Red state, green energy
Arizona has hosted its share of political battles over clean energy. For Tobin, the plan just makes sense for the state.
“The whole idea is, who doesn’t love solar? And if solar doesn’t have a place in Arizona, where does it have a place?” he said.
He’s not invested in clean energy at all costs; he’s invested in clean energy as a cost-effective vehicle for achieving numerous social goals.
For instance, the plan calls for utilities to procure 60 megawatts of biomass energy by the close of 2021. The idea is to work with state foresters to thin out high-risk trees that threaten to fuel deadly forest fires; if they’re being cut down anyway, the thinking goes, why not produce energy in the process?

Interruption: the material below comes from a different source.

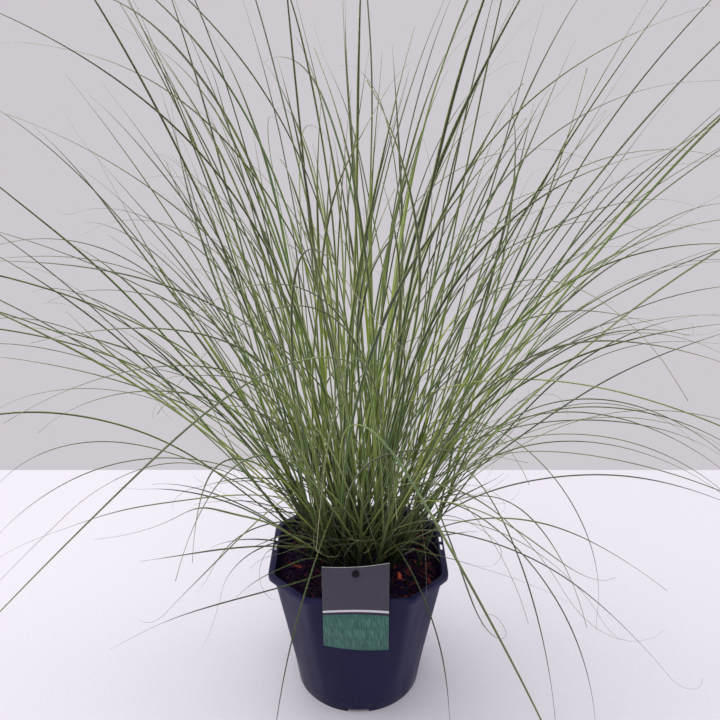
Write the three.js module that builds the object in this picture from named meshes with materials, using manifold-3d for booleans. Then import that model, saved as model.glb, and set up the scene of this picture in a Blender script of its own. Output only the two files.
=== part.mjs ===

The language around “clean” as opposed to “renewable” energy preserves a role for nuclear power in the long-term energy mix. Arizona got nearly a third of its electricity in 2016 from Palo Verde, the largest nuclear plant in the U.S. This nomenclature sidesteps divisive debates over what role nuclear should play in a clean energy mix, as has come to pass in California and New York.
The push for firm renewable power also means that wind and solar would play better with nuclear as clean baseload. The ups and downs of renewable generation require flexible capacity to balance them out; by smoothing out delivery of renewable power via storage, Arizona gives Palo Verde more breathing room to operate steadily.
The largest impact may be felt in the storage industry, which would receive long-desired market recognition for holding clean power for use at times of high grid demand.
“It shoots Arizona to the top echelon of states that are ambitious around storage and clean energy,” said Ray Hohenstein, market applications director at Fluence, which has been a pioneer in large-scale storage deployment in Arizona.
Storage developers have long been asking for a chance to take the place of fossil fuel plants for peak power. It’s starting to happen on a small scale in California, but Arizona could be the market where they get the opportunity they think they deserve.